[start]
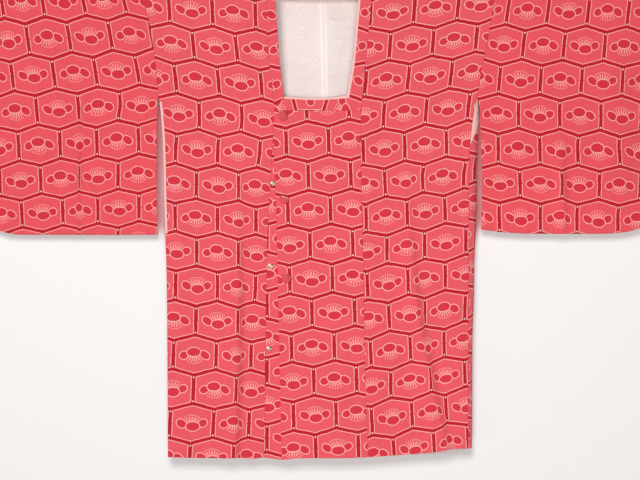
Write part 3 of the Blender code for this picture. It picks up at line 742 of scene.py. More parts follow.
# %% The crepe group
def crepe_grain():
    """Pebble height and shade from a place in metres."""
    tree, given, result = shader_group(
        "crepe_grain", [("Vector", "NodeSocketVector"), ("Pebble", "NodeSocketFloat")],
        [("Height", "NodeSocketFloat"), ("Shade", "NodeSocketFloat")])
    even = given.outputs["Vector"]
    drawn = node(tree, "ShaderNodeMapping", {"Vector": even, "Scale": (1.0, 1.0, 0.62)}).outputs[0]
    pebble, thread, cloud, patch = (
        noise(tree, place, scale, detail) - 0.5 for place, scale, detail in (
            (drawn, 780.0, 3.0), (drawn, 210.0, 2.0), (even, 9.0, 3.0), (even, 65.0, 2.0)))
    strength = Value(tree, given.outputs["Pebble"])
    height = (pebble * 0.7 + thread * 0.5) * strength
    shade = (pebble * 0.16 + thread * 0.10) * strength + cloud * 0.08 + patch * 0.10 + 1.0
    tree.links.new(height.socket, result.inputs["Height"])
    tree.links.new(shade.socket, result.inputs["Shade"])
    return tree


CREPE_GROUP = crepe_grain()


def new_material(name, roughness, **sockets):
    """A Principled material, its tree and its shader."""
    made = bpy.data.materials.new(name)
    made.use_nodes = True
    shader = made.node_tree.nodes["Principled BSDF"]
    shader.inputs["Roughness"].default_value = roughness
    for label, value in sockets.items():
        shader.inputs[label.replace("_", " ")].default_value = value
    return made, made.node_tree, shader


def shaded(tree, colour, shade):
    """A colour made lighter or darker by a shade round 1."""
    made = tree.nodes.new("ShaderNodeVectorMath")
    made.operation = "SCALE"
    tree.links.new(colour, made.inputs[0])
    tree.links.new(shade, made.inputs["Scale"])
    return made.outputs[0]


def with_crepe(tree, shader, colour, pebble, distance):
    """Lay the crepe's shade and pebble on a material."""
    crepe = node(tree, "ShaderNodeGroup", node_tree=CREPE_GROUP)
    crepe.inputs["Pebble"].default_value = pebble
    tree.links.new(own_place(tree), crepe.inputs["Vector"])
    tree.links.new(shaded(tree, colour, crepe.outputs["Shade"]), shader.inputs["Base Color"])
    raised(tree, shader, crepe.outputs["Height"], distance, 0.6)


print("crepe group:", len(CREPE_GROUP.nodes), "nodes")

# %% Printed silk
INKS = {"Ground": srgb(237, 87, 97), "Petal": srgb(219, 45, 64), "Line": srgb(255, 178, 174),
        "Pearl": srgb(255, 232, 226), "Zigzag": srgb(195, 4, 32), "Bar": srgb(190, 4, 33)}


def printed_silk(name, sheen, inks=INKS):
    """Crepe with the turtle-shell print, from the cloth's own UV map."""
    made, tree, shader = new_material(name, 0.78, Sheen_Weight=sheen, Sheen_Roughness=0.55,
                                      Specular_IOR_Level=0.28)
    place = node(tree, "ShaderNodeUVMap", uv_map="print")
    printed = node(tree, "ShaderNodeGroup", node_tree=PRINT_GROUP)
    tree.links.new(place.outputs["UV"], printed.inputs["Print"])
    printed.inputs["Waver"].default_value = 1.6
    for label, colour in inks.items():
        printed.inputs[label].default_value = colour
    with_crepe(tree, shader, printed.outputs["Color"], 1.0, 0.0004)
    return made


print(len(INKS), "inks:", ", ".join(INKS))

# %% [markdown]
# ## The lining
#
# The lining is a white figured silk. Its figure is woven, not printed: it shows only because the
# satin in it catches the light another way. So the figure drives the roughness most and the colour
# a little. It is a field of chrysanthemum heads, each a wheel of narrow petals.

# %% The figure of the lining, and the lining itself
PETAL_RING = 0.19
PRESSED_SEAM, SEAM_SLANT = 0.135, 0.008


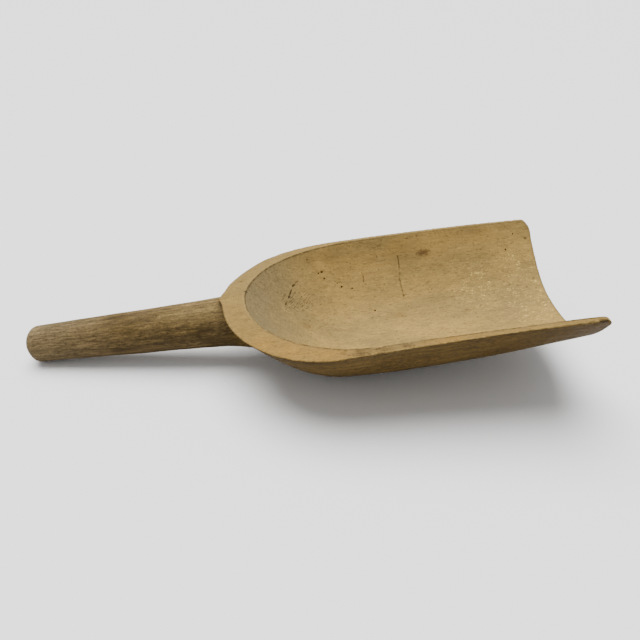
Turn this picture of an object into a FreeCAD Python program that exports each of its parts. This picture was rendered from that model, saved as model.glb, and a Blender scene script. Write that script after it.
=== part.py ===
[end]
Task to carry out: Print every entry exactly as it appears.

Answer for this exercise:
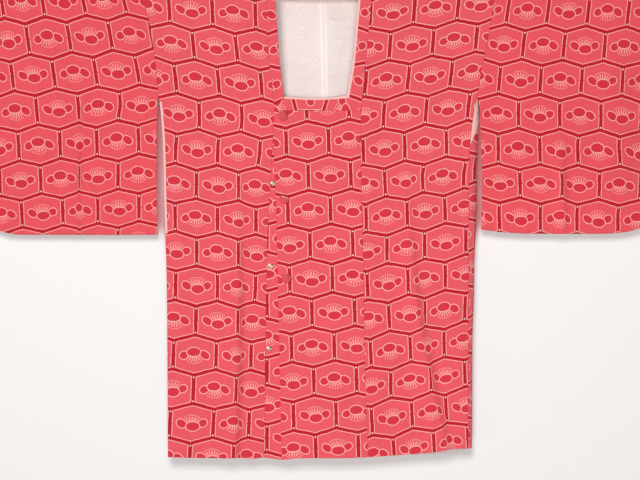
Write part 3 of the Blender code for this picture. It picks up at line 742 of scene.py. More parts follow.
# %% The crepe group
def crepe_grain():
    """Pebble height and shade from a place in metres."""
    tree, given, result = shader_group(
        "crepe_grain", [("Vector", "NodeSocketVector"), ("Pebble", "NodeSocketFloat")],
        [("Height", "NodeSocketFloat"), ("Shade", "NodeSocketFloat")])
    even = given.outputs["Vector"]
    drawn = node(tree, "ShaderNodeMapping", {"Vector": even, "Scale": (1.0, 1.0, 0.62)}).outputs[0]
    pebble, thread, cloud, patch = (
        noise(tree, place, scale, detail) - 0.5 for place, scale, detail in (
            (drawn, 780.0, 3.0), (drawn, 210.0, 2.0), (even, 9.0, 3.0), (even, 65.0, 2.0)))
    strength = Value(tree, given.outputs["Pebble"])
    height = (pebble * 0.7 + thread * 0.5) * strength
    shade = (pebble * 0.16 + thread * 0.10) * strength + cloud * 0.08 + patch * 0.10 + 1.0
    tree.links.new(height.socket, result.inputs["Height"])
    tree.links.new(shade.socket, result.inputs["Shade"])
    return tree


CREPE_GROUP = crepe_grain()


def new_material(name, roughness, **sockets):
    """A Principled material, its tree and its shader."""
    made = bpy.data.materials.new(name)
    made.use_nodes = True
    shader = made.node_tree.nodes["Principled BSDF"]
    shader.inputs["Roughness"].default_value = roughness
    for label, value in sockets.items():
        shader.inputs[label.replace("_", " ")].default_value = value
    return made, made.node_tree, shader


def shaded(tree, colour, shade):
    """A colour made lighter or darker by a shade round 1."""
    made = tree.nodes.new("ShaderNodeVectorMath")
    made.operation = "SCALE"
    tree.links.new(colour, made.inputs[0])
    tree.links.new(shade, made.inputs["Scale"])
    return made.outputs[0]


def with_crepe(tree, shader, colour, pebble, distance):
    """Lay the crepe's shade and pebble on a material."""
    crepe = node(tree, "ShaderNodeGroup", node_tree=CREPE_GROUP)
    crepe.inputs["Pebble"].default_value = pebble
    tree.links.new(own_place(tree), crepe.inputs["Vector"])
    tree.links.new(shaded(tree, colour, crepe.outputs["Shade"]), shader.inputs["Base Color"])
    raised(tree, shader, crepe.outputs["Height"], distance, 0.6)


print("crepe group:", len(CREPE_GROUP.nodes), "nodes")

# %% Printed silk
INKS = {"Ground": srgb(237, 87, 97), "Petal": srgb(219, 45, 64), "Line": srgb(255, 178, 174),
        "Pearl": srgb(255, 232, 226), "Zigzag": srgb(195, 4, 32), "Bar": srgb(190, 4, 33)}


def printed_silk(name, sheen, inks=INKS):
    """Crepe with the turtle-shell print, from the cloth's own UV map."""
    made, tree, shader = new_material(name, 0.78, Sheen_Weight=sheen, Sheen_Roughness=0.55,
                                      Specular_IOR_Level=0.28)
    place = node(tree, "ShaderNodeUVMap", uv_map="print")
    printed = node(tree, "ShaderNodeGroup", node_tree=PRINT_GROUP)
    tree.links.new(place.outputs["UV"], printed.inputs["Print"])
    printed.inputs["Waver"].default_value = 1.6
    for label, colour in inks.items():
        printed.inputs[label].default_value = colour
    with_crepe(tree, shader, printed.outputs["Color"], 1.0, 0.0004)
    return made


print(len(INKS), "inks:", ", ".join(INKS))

# %% [markdown]
# ## The lining
#
# The lining is a white figured silk. Its figure is woven, not printed: it shows only because the
# satin in it catches the light another way. So the figure drives the roughness most and the colour
# a little. It is a field of chrysanthemum heads, each a wheel of narrow petals.

# %% The figure of the lining, and the lining itself
PETAL_RING = 0.19
PRESSED_SEAM, SEAM_SLANT = 0.135, 0.008


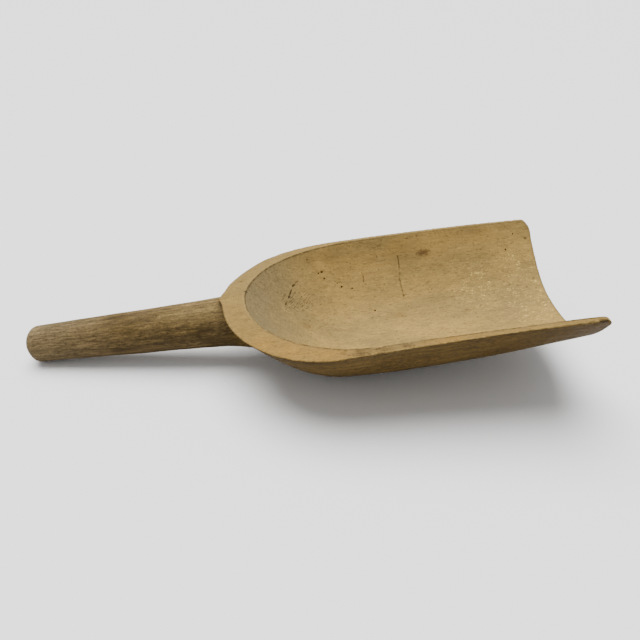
Turn this picture of an object into a FreeCAD Python program that exports each of its parts. This picture was rendered from that model, saved as model.glb, and a Blender scene script. Write that script after it.
=== part.py ===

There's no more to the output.